Amos Oz, dans Une histoire d’amour et de ténèbres, se souvient des années où les ténèbres semblaient engloutir toute promesse de lumière. « Les années 1940 étaient pleines de catastrophes, de désespoirs, et d’espoirs aussi », écrit-il, racontant son enfance dans le quartier de Kerem Avraham à Jérusalem, marquée par les souvenirs de la Shoah, les récits terrifiants de l’Europe déchirée, et les espoirs portés par la création d’Israël. Là aussi, le miel de la promesse avait un arrière-goût de cendre. Son père, bibliothécaire, emplissait les rayons de livres en allemand, en polonais, des mondes qui n’étaient plus. “Des livres, … on en avait à profusion, les murs en étaient tapissés, dans le couloir, la cuisine, l’entrée, sur les rebords des fenêtres, que sais-je encore ? Il y en avait des milliers, dans tous les coins de la maison. On aurait dit que les gens allaient et venaient, naissaient et mouraient, mais que les livres étaient éternels. Enfant, j’espérais devenir un livre quand je serais grand. Pas un écrivain, un livre : les hommes se font tuer comme des fourmis, les écrivains aussi. Mais un livre, même si on le détruisait méthodiquement, il en subsisterait toujours quelque part un exemplaire qui ressusciterait sur une étagère, au fond d’un rayonnage dans quelque bibliothèque perdue, à Reykjavík, Valladolid ou Vancouver”, note-t-il.
Comme si chaque livre tentait de repousser les ténèbres. Mais ces ténèbres, à l’image de l’intranquillité, ne disparaissaient jamais vraiment. Elles se muaient en une nostalgie douloureuse, en un combat quotidien pour la survie de l’espoir. La lutte entre l’amour et l’angoisse intime résonne aussi chez Zeruya Shalev, qui dans ses romans comme Vie amoureuse ou Destin, tisse des histoires où l’intime se fracasse contre les tempêtes de la grande Histoire. Elle parle d’amour, oui, mais d’un amour profondément ancré dans la blessure, un amour qui se cherche, se débat, parfois se perd, face à la violence du monde. « Chaque geste que nous faisons, chaque pas que nous avançons nous rappelle notre vulnérabilité », semble-t-elle dire, comme si la douceur du miel cachait en réalité une armure fine mais fragile contre le poids de la souffrance humaine.

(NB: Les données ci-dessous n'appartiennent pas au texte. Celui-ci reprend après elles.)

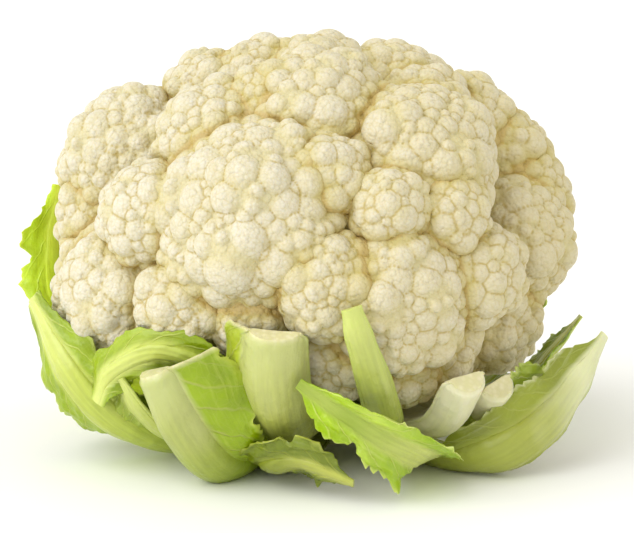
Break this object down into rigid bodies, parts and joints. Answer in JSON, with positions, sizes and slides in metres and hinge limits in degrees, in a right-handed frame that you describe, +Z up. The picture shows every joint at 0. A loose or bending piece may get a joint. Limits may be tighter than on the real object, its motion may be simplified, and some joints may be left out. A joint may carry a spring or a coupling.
{
  "type": "cauliflower",
  "caption": "Whole trimmed cauliflower: a domed head of tight creamy florets on a short cut stalk, ringed by cut leaf stubs and ragged green leaves.",
  "frame": {"origin": "middle of the stalk's cut face, which rests on the table", "axes": "+Z up through the stalk, front along -Y, +X to the right seen from the front"},
  "size_m": [0.2129, 0.1948, 0.1485],
  "materials": {
    "curd": "creamy white curd, matt and finely grained, yellower in the creases",
    "stalk": "pale green stalk skin, with a drier cream-coloured cut face",
    "petiole": "pale waxy green to white leaf stub, cut across its end",
    "blade": "bright yellow-green leaf, soft satin, with paler ribs and veins"
  },
  "bodies": {
    "root": {"curd": "curd", "stalk": "stalk", "leaf_front_left_petiole": "petiole", "leaf_front_petiole": "petiole", "leaf_front_low": "blade", "leaf_front_right_flap": "blade", "leaf_front_sliver": "blade", "leaf_front_left_fold": "blade", "leaf_left_strip": "blade", "leaf_left": "blade", "leaf_left_lobe": "blade", "leaf_left_tall": "blade", "leaf_right_stub_front": "petiole", "leaf_right_stub": "petiole", "leaf_right": "blade", "leaf_right_frill": "blade", "leaf_right_thin": "blade", "leaf_back_1": "blade", "leaf_back_2": "petiole", "leaf_back_3": "blade", "leaf_back_4": "petiole", "leaf_back_5": "blade"}
  },
  "joints": []
}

Et puis il y a Colum McCann, avec son Apeirogon, qui nous rappelle que même les frontières du conflit, même les haines ancestrales, ne peuvent échapper à cette intranquillité humaine. Dans la relation entre Bassam, Palestinien, et Rami, Israélien, tous deux unis par la perte de leurs filles, McCann montre que le miel de la paix est loin, que la réconciliation est un pont fragile, toujours sur le point de s’effondrer. « La paix est toujours une forme d’illusion, une construction, mais cela ne veut pas dire que nous devons cesser de la chercher », dit-il à travers ses personnages. Comme ces deux pères, nous devons comprendre que la douceur n’est jamais offerte, mais âprement gagnée.

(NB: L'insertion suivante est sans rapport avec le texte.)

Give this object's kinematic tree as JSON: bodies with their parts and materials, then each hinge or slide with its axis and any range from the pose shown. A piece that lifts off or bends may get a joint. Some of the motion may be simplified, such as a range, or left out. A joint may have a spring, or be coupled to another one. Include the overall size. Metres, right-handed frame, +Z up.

Ainsi, en cette nouvelle année, alors que nous déposons le miel sur nos lèvres en quête de douceur, nous devons garder à l’esprit cette tension entre l’intranquillité et la paix. Le miel est doux, certes, mais il vient avec l’amertume de nos vies troublées, de nos luttes intérieures et des ténèbres que nous tentons de repousser. Comme le dit Pessoa : « Je suis le fleuve qui ne coule pas vers la mer, mais vers l’infini de ma propre conscience. » C’est cela, l’intranquillité : un mouvement sans fin, une recherche d’équilibre entre le goût sucré et l’inconnu qui nous attend.
Le miel est là pour nous rappeler que la douceur existe, mais qu’elle n’existerait pas sans cette part d’ombre qui lui donne tout son relief. Parce que, au fond, ce qui est en lutte avec lui-même est aussi en accord avec lui-même.